Non-Functioning Indian Parliament During the Crisis and Its Impact

The Parliament of India was supposed to run till April 3, 2020 but the budget session was cut short after curtains fell on both the Houses on March 23 due to the lockdown put in place to control the COVID-19 spread. Since then the Parliament has not resumed its working. Other nations suspended their Parliament session only after the cases of virus peaked but Indian Parliament took a premature step by shutting itself down since March 23. Even the State Assemblies followed suit and shut themselves down. The usual meeting of MPs or MLAs for sessions in the respective chambers is a mere practise and not a legal obligation. Further, even though none of the provisions of the Constitution bars the MPs from meeting in places other than the chambers and there are no such restrictions on conducting the Parliamentary session on virtual media, yet India has not taken any step in the direction of adopting alternate means for calling the session of the Parliament. A virtual meeting of the Joint Committee on Salaries and Allowances of MPs took place during April and opposition parties had called for organising virtual meetings of other standing committees but the opposition has remained silent on the matter of resuming the session of the Parliament.
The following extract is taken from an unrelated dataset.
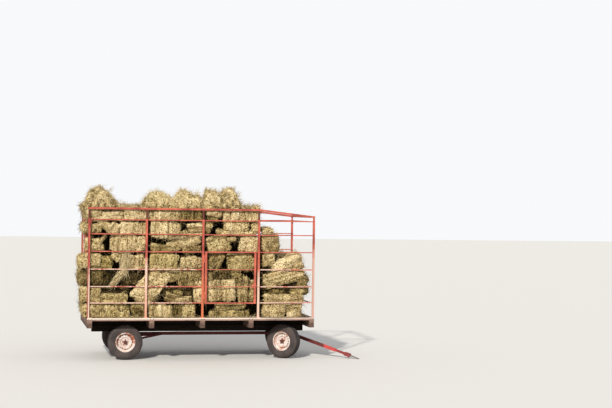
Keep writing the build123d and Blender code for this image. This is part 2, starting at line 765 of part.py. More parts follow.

The primary functions of the opposition in the legislature include challenging the government policies, demanding explanations for its actions and drawing the government’s attention to matters of local and national importance. However due to the non-functioning of the Parliament, this duty of the opposition has not been fulfilled. During the ongoing major crisis, two of the pillars of the State i.e. the Legislature and the Judiciary have not been functioning properly. In fact, the Legislature has stopped functioning completely. This has given a free hand to the executive to function without the much-needed checks. The executive is solely taking all the decisions for the Parliament without any opposition or need to explain its actions. The results of the executive functioning without any checks have been seen in the plight of the poor people and migrant workers ( swaths of jobless migrant workers and poor people started  migrating towards their hometown after a sudden lockdown was declared by the government with only about 4 hours to prepare for it, ill treatment of migrants, harassment by the police etc), further loss of jobs, damage to the economy, avoidable deaths, inadequate medical facilities, social exclusion of certain sections like the minority Muslims, ensuing chaos and rapid spread of the virus etc have remained unchecked.


The Legislature is one of the major pillars of Indian democracy. It functions as a major check to the unaccountable and faulty actions of the executive. During the ongoing crisis, the Parliament has stopped functioning as a result the executive has become the sole body to form and execute laws and that has led to catastrophic consequences. The Constitution of India does not bar the meetings of the Parliament on virtual platform or by maintaining social distancing norms, but Indian Parliament has not been keen on resuming its working. In case of virtual meeting the issue of security and secrecy may arise, but India is well equipped to harness its technological power without compromising on the privacy and security issues. Different nations all over the world have adopted means like conducting Parliamentary meeting in person with reduced number of members or over the virtual media by means of video conferencing or a combination of both. India needs to take a cue from these nations and needs to adopt its own alternative way to conduct the Parliamentary sessions without violating the social distancing norms. Non-functioning of Legislature during a crisis period as the one ongoing is neither advisable nor acceptable as it will have grave consequences on the people, the democracy and the overall growth and prosperity of the nation.